Today was a bad day :(
Daddy called me and he sounded just fine asking me to come over. On the way I got the feeling that thing's were not ok so I called the AL and was talking to the nurse but she had to let me go due to someone needing her right then.
I went on ahead to the AL and when I got there I went into the office to let one of the ladies know I was there and I had a feeling that dad was upset.
I thought I'd try to calm him down, sit with him for awhile like I did the other day when all went well. It didn't go that way this time. He told me to get him out right now and not to let anyone talk me out of it. I told him I'd have to go talk to them and took out the door. Well, he took out right after me and I headed straight for the nurses station good thing cause most of the workers were there and one of the guy's. I told them dad was real upset and wanting to leave now. Come to find out he had been taking to get them to call for an ambulance to take him to the hospital cause he was having chest pains. He has been doing this every few days trying to get out.
They got him into the nurses room and I took out of there like a rabbit with a wolf on her tail.
I don't know how in the world I'm going to get him to the doctor's office for them to check his pacemaker.

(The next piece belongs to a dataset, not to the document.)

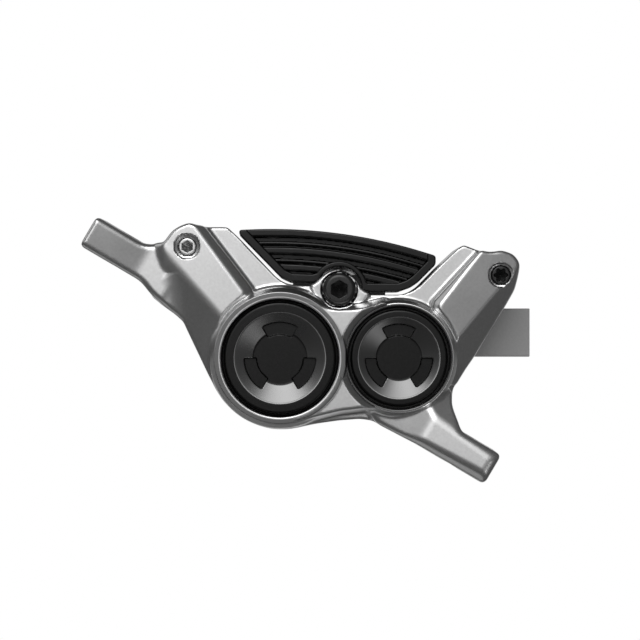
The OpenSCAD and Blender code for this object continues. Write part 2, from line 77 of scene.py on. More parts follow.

They don't give him credit for being smart. He may seem fine but inside his head he's thinking of a way to escape. The appointment is 4 weeks away but I still don't think this is going to long enough for him to settle in or down, he's a very strong headed man.
I don't know how anyone can hold up to all this, I don't know how I can hang in there. I've been through a lot in my life time but this just maybe the hardest of all. It's one thing when you can talk sense into someone but another when their like this.
I did take dad some snacks and I do have to watch what he eats due to congestive heart failure, has to be no salt or very low and that's but another battle what to get him that he'll eat.
What's bad is that I'm having flash backs of when I was young dad had a very bad temper. He would get mad at the least little thing and break things and yell. He choked my mom once in front of us, we yelled at him to stop and he chained me up to my bed casue he was mad at me, I was 13. I don't deal with his temper very well.